Sunday, June 14, 2015

Mourning the Carlton Tavern

The other day I walked past the site of the former Carlton Tavern, the 1920s-era pub in Maida Vale that was wantonly demolished by some Israeli developers after their plans to build flats on the site were rejected. Just as the government was taking steps to preserve the pub, they brought in backhoes. There are no good words for people like that.

(And here's a question -- who actually owned and operated those backhoes? Why aren't those guys being prosecuted? Doesn't a property owner have to show evidence of government permission before demolition firms will begin knocking things down?)

As you can see from the graffiti, the locals support the government's subsequent order that the pub must be rebuilt brick by brick. I question whether it will ever happen. Supposedly the developers have an 18-month deadline and will be unable to sell the site unless it's reconstructed, but I read that an appeal was planned, so we'll see. I have yet to see any public comment from the developers at all.

Part of the charm of the tavern came from its exterior signage, portions of which still survive (sort of). But that's pretty much all that can now be seen beyond the plywood wall surrounding the site.

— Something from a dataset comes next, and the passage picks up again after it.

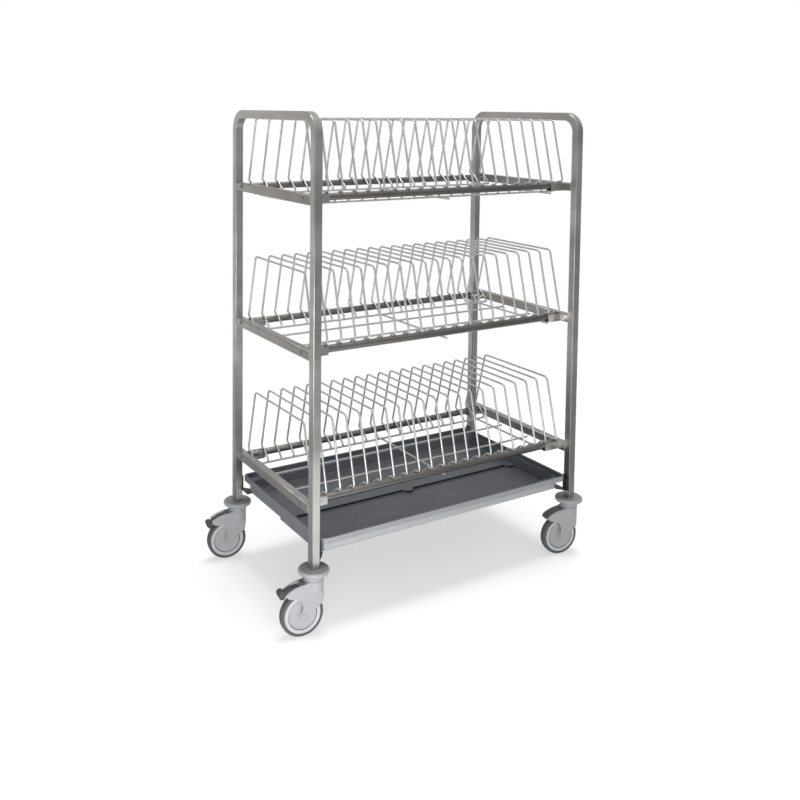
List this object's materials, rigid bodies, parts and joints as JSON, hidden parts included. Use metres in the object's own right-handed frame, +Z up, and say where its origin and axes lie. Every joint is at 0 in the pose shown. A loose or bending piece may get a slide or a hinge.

I think some of these damaged tiles should be removed and incorporated into any new building as a reminder of what's happened here.

Dave, our friend Gordon and I always talked about trying this pub, but we never got there before this ghastly event. Never put off until tomorrow what you can do today, as they say!


  1. One just does not expect a landmark to disappear overnight. What a tragedy!

  2. I can't imagine that this place can be rebuilt. I'm sure fragments of it could be incorporated into another building but, rebuilding seems almost impossible. The sheer arrogance of some developers amazes me.

  3. It seems those developers should be facing a whopping lawsuit.

  4. So sad & unnecessary! And childish too!

  5. I read about this story - it's really awful behaviour. Didn't realise it was in your neighbourhood!
    The thing is, to pretty much everyone I talked to about this here in Israel, it's really *typical* awful behaviour. See, if something like that happened over here there wouldn't have been the order to rebuild it; the developers would have gotten some sort of retrospective approval of the plans, maybe with some insignificant slap on the wrist (a fine or something like that). You'd think that with as much history as we have we would be more conservation-minded, but nope. So the developers probably thought they could get away with it in the UK as well. I'm so glad they were proven wrong.

  6. Oops, retroactive, I meant, not retrospective. I'm probably too tired to be writing stuff.

  7. that's too bad. I think it's amazing that there are buildings still up and being used that are centuries old in Europe. Houston cares naught for anything old. hell, it can be new or award winning. not too long ago they tore down the art deco built section of a shopping area that expanded and rebuilt that section of the shopping center. stupid stupid people.